Much of France was on holiday on the day of the vote, but the low turnout also reflected the apathy of voters who complained neither candidate represented them. A large proportion of young voters were said to have avoided the second round.

Far-left leader Jean-Luc Mélenchon, who was narrowly beaten by Ms Le Pen in the first round of voting two weeks before, was scathing about both candidates.

He said it was good news France had refused to place its trust in Marine Le Pen, adding that Mr Macron had been elected in a worse way than any other president. "He floats in an ocean of abstentions, and blank and spoiled ballots."

Media caption,
Marine Le Pen: "I will never abandon French people"

For all Mr Mélenchon's accusations, the president's re-election was a historic achievement. He is the first sitting president to be re-elected in 20 years.

Mr Macron chose a highly symbolic venue from the French Revolution for his victory speech in the Champs de Mars, telling cheering supporters that "no-one will be left by the wayside".

The cost of living crisis facing millions of French people became the number one issue of the election campaign, and the president's opponents accused him of arrogance and acting as a president of the rich.

However, Prime Minister Jean Castex told French radio that the president's re-election sent a strong message when France was going through a considerable crisis involving "many divisions and a lack of understanding".

For France's political leaders, the next task is to regroup and fight parliamentary elections in June.
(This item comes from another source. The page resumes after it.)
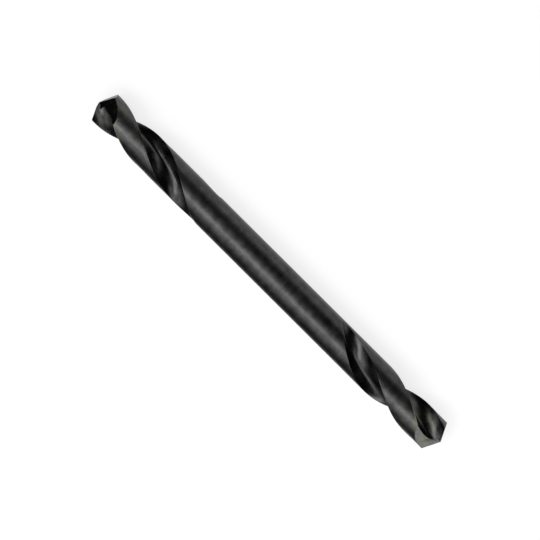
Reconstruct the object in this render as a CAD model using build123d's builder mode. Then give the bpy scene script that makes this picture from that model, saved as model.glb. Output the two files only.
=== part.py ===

Mr Macron may have a majority for the moment, but defeated candidates from the first round already have the new campaign in sight.

Mr Mélenchon has already held out the prospect of defeating the president's centrist party and becoming prime minister. And in her speech on Sunday night, Ms Le Pen told supporters that the "match is not completely over" and the risks of Mr Macron holding on to complete power were high.